Supplied data:

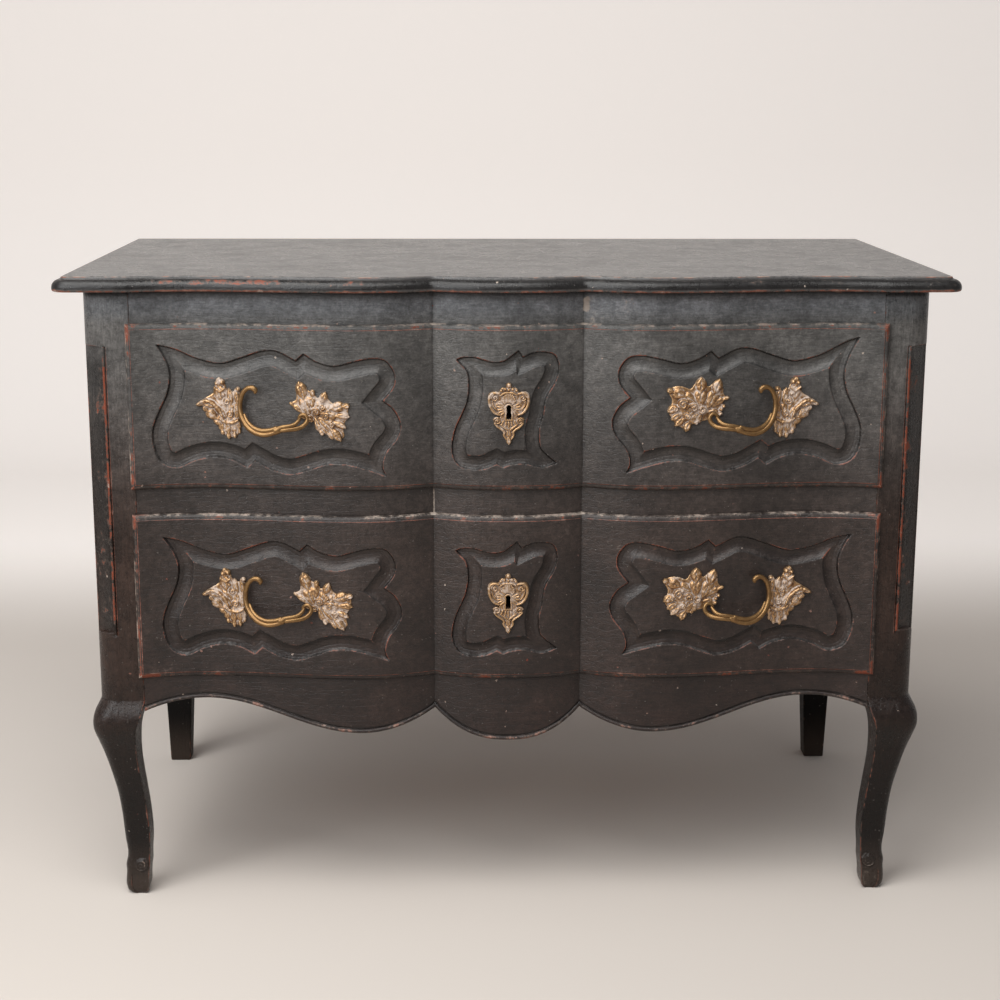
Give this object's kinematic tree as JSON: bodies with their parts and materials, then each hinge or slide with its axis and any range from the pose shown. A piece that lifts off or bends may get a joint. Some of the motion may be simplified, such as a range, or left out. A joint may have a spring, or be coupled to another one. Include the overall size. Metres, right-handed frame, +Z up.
{
  "type": "commode chest of drawers",
  "caption": "Crossbow-fronted commode chest with two lipped drawers on runners, locks with sliding bolts, cast handles and curved front legs.",
  "frame": {"origin": "on the floor under the middle of the chest's box", "axes": "+X to the right as seen from the front, +Y from the front to the back, +Z up"},
  "size_m": [1.2, 0.636, 0.88],
  "materials": {
    "black_paint": "worn satin black paint over a red ground on wood",
    "case_wood": "unpainted planed pine, darkened with age",
    "drawer_wood": "unpainted planed beech",
    "gilt_brass": "cast brass with worn gilding and pale patina",
    "lock_iron": "wrought iron with brown oxide"
  },
  "bodies": {
    "case": {"top_front_board": "black_paint", "top_rear_board": "black_paint", "front_post_left": "black_paint", "front_post_right": "black_paint", "rear_post_left": "black_paint", "rear_post_right": "black_paint", "front_top_rail": "black_paint", "front_middle_rail": "black_paint", "front_apron": "black_paint", "side_top_rail_left": "black_paint", "side_top_rail_right": "black_paint", "side_bottom_rail_left": "black_paint", "side_bottom_rail_right": "black_paint", "side_panel_left": "black_paint", "side_panel_right": "black_paint", "peg_top_upper_left": "black_paint", "peg_top_upper_right": "black_paint", "peg_top_lower_left": "black_paint", "peg_top_lower_right": "black_paint", "peg_bottom_left": "black_paint", "peg_bottom_right": "black_paint", "back_top_rail": "case_wood", "back_bottom_rail": "case_wood", "back_board_1": "case_wood", "back_board_2": "case_wood", "back_board_3": "case_wood", "upper_runner_left": "case_wood", "upper_runner_right": "case_wood", "lower_runner_left": "case_wood", "lower_runner_right": "case_wood", "upper_kicker_left": "case_wood", "upper_kicker_right": "case_wood"},
    "upper_drawer": {"upper_drawer_front": "black_paint", "upper_drawer_side_left": "drawer_wood", "upper_drawer_side_right": "drawer_wood", "upper_drawer_back": "drawer_wood", "upper_drawer_bottom": "drawer_wood", "upper_lock_case": "lock_iron", "upper_escutcheon": "gilt_brass", "upper_handle_left": "gilt_brass", "upper_handle_right": "gilt_brass", "upper_handle_nut_1": "lock_iron", "upper_handle_nut_2": "lock_iron", "upper_handle_nut_3": "lock_iron", "upper_handle_nut_4": "lock_iron"},
    "lower_drawer": {"lower_drawer_front": "black_paint", "lower_drawer_side_left": "drawer_wood", "lower_drawer_side_right": "drawer_wood", "lower_drawer_back": "drawer_wood", "lower_drawer_bottom": "drawer_wood", "lower_lock_case": "lock_iron", "lower_escutcheon": "gilt_brass", "lower_handle_left": "gilt_brass", "lower_handle_right": "gilt_brass", "lower_handle_nut_1": "lock_iron", "lower_handle_nut_2": "lock_iron", "lower_handle_nut_3": "lock_iron", "lower_handle_nut_4": "lock_iron"},
    "upper_lock_bolt": {"upper_lock_bolt": "lock_iron"},
    "lower_lock_bolt": {"lower_lock_bolt": "lock_iron"}
  },
  "joints": [
    {"name": "upper_drawer_slide", "type": "slide", "parent": "case", "child": "upper_drawer", "axis": [0, -1, 0], "range_m": [0, 0.4]},
    {"name": "lower_drawer_slide", "type": "slide", "parent": "case", "child": "lower_drawer", "axis": [0, -1, 0], "range_m": [0, 0.4]},
    {"name": "upper_bolt_slide", "type": "slide", "parent": "upper_drawer", "child": "upper_lock_bolt", "axis": [0, 0, 1], "range_m": [0, 0.009]},
    {"name": "lower_bolt_slide", "type": "slide", "parent": "lower_drawer", "child": "lower_lock_bolt", "axis": [0, 0, 1], "range_m": [0, 0.009]}
  ]
}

Goal: Return the material exactly as it stands.

Correct response:
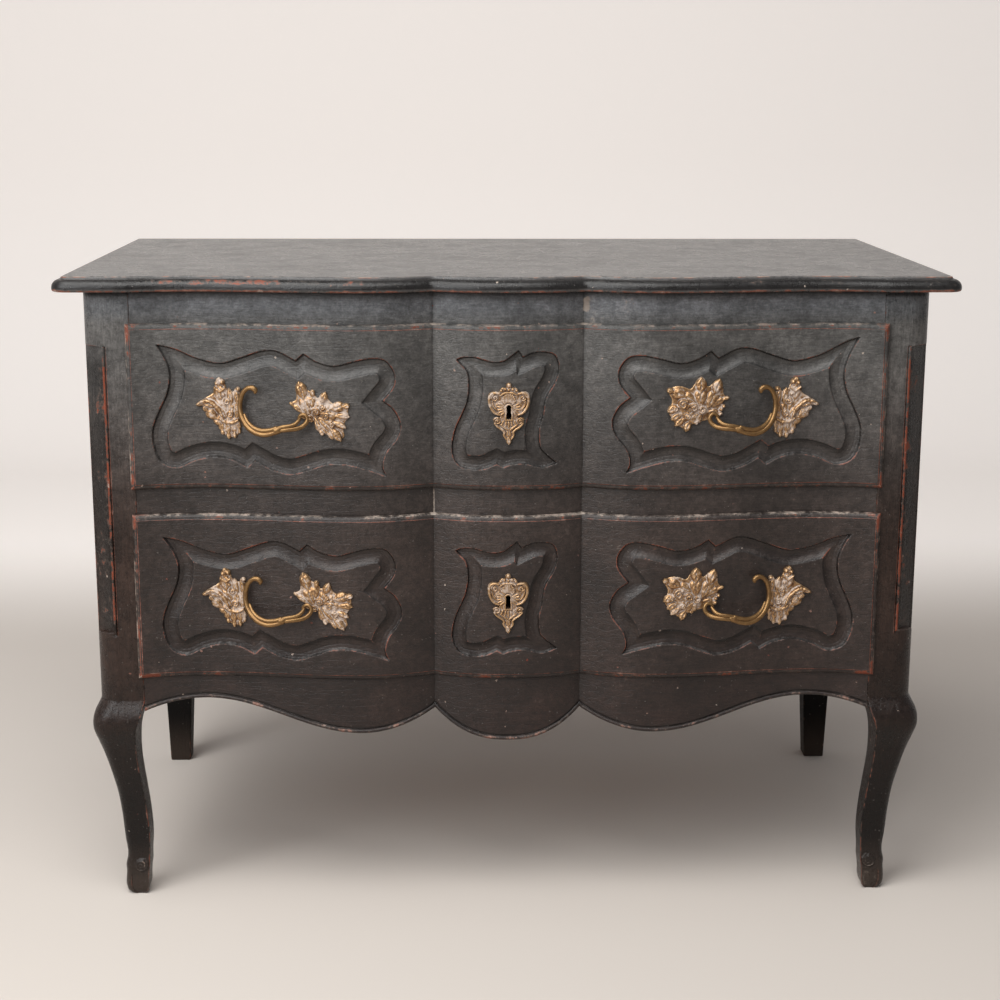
Give this object's kinematic tree as JSON: bodies with their parts and materials, then each hinge or slide with its axis and any range from the pose shown. A piece that lifts off or bends may get a joint. Some of the motion may be simplified, such as a range, or left out. A joint may have a spring, or be coupled to another one. Include the overall size. Metres, right-handed frame, +Z up.
{
  "type": "commode chest of drawers",
  "caption": "Crossbow-fronted commode chest with two lipped drawers on runners, locks with sliding bolts, cast handles and curved front legs.",
  "frame": {"origin": "on the floor under the middle of the chest's box", "axes": "+X to the right as seen from the front, +Y from the front to the back, +Z up"},
  "size_m": [1.2, 0.636, 0.88],
  "materials": {
    "black_paint": "worn satin black paint over a red ground on wood",
    "case_wood": "unpainted planed pine, darkened with age",
    "drawer_wood": "unpainted planed beech",
    "gilt_brass": "cast brass with worn gilding and pale patina",
    "lock_iron": "wrought iron with brown oxide"
  },
  "bodies": {
    "case": {"top_front_board": "black_paint", "top_rear_board": "black_paint", "front_post_left": "black_paint", "front_post_right": "black_paint", "rear_post_left": "black_paint", "rear_post_right": "black_paint", "front_top_rail": "black_paint", "front_middle_rail": "black_paint", "front_apron": "black_paint", "side_top_rail_left": "black_paint", "side_top_rail_right": "black_paint", "side_bottom_rail_left": "black_paint", "side_bottom_rail_right": "black_paint", "side_panel_left": "black_paint", "side_panel_right": "black_paint", "peg_top_upper_left": "black_paint", "peg_top_upper_right": "black_paint", "peg_top_lower_left": "black_paint", "peg_top_lower_right": "black_paint", "peg_bottom_left": "black_paint", "peg_bottom_right": "black_paint", "back_top_rail": "case_wood", "back_bottom_rail": "case_wood", "back_board_1": "case_wood", "back_board_2": "case_wood", "back_board_3": "case_wood", "upper_runner_left": "case_wood", "upper_runner_right": "case_wood", "lower_runner_left": "case_wood", "lower_runner_right": "case_wood", "upper_kicker_left": "case_wood", "upper_kicker_right": "case_wood"},
    "upper_drawer": {"upper_drawer_front": "black_paint", "upper_drawer_side_left": "drawer_wood", "upper_drawer_side_right": "drawer_wood", "upper_drawer_back": "drawer_wood", "upper_drawer_bottom": "drawer_wood", "upper_lock_case": "lock_iron", "upper_escutcheon": "gilt_brass", "upper_handle_left": "gilt_brass", "upper_handle_right": "gilt_brass", "upper_handle_nut_1": "lock_iron", "upper_handle_nut_2": "lock_iron", "upper_handle_nut_3": "lock_iron", "upper_handle_nut_4": "lock_iron"},
    "lower_drawer": {"lower_drawer_front": "black_paint", "lower_drawer_side_left": "drawer_wood", "lower_drawer_side_right": "drawer_wood", "lower_drawer_back": "drawer_wood", "lower_drawer_bottom": "drawer_wood", "lower_lock_case": "lock_iron", "lower_escutcheon": "gilt_brass", "lower_handle_left": "gilt_brass", "lower_handle_right": "gilt_brass", "lower_handle_nut_1": "lock_iron", "lower_handle_nut_2": "lock_iron", "lower_handle_nut_3": "lock_iron", "lower_handle_nut_4": "lock_iron"},
    "upper_lock_bolt": {"upper_lock_bolt": "lock_iron"},
    "lower_lock_bolt": {"lower_lock_bolt": "lock_iron"}
  },
  "joints": [
    {"name": "upper_drawer_slide", "type": "slide", "parent": "case", "child": "upper_drawer", "axis": [0, -1, 0], "range_m": [0, 0.4]},
    {"name": "lower_drawer_slide", "type": "slide", "parent": "case", "child": "lower_drawer", "axis": [0, -1, 0], "range_m": [0, 0.4]},
    {"name": "upper_bolt_slide", "type": "slide", "parent": "upper_drawer", "child": "upper_lock_bolt", "axis": [0, 0, 1], "range_m": [0, 0.009]},
    {"name": "lower_bolt_slide", "type": "slide", "parent": "lower_drawer", "child": "lower_lock_bolt", "axis": [0, 0, 1], "range_m": [0, 0.009]}
  ]
}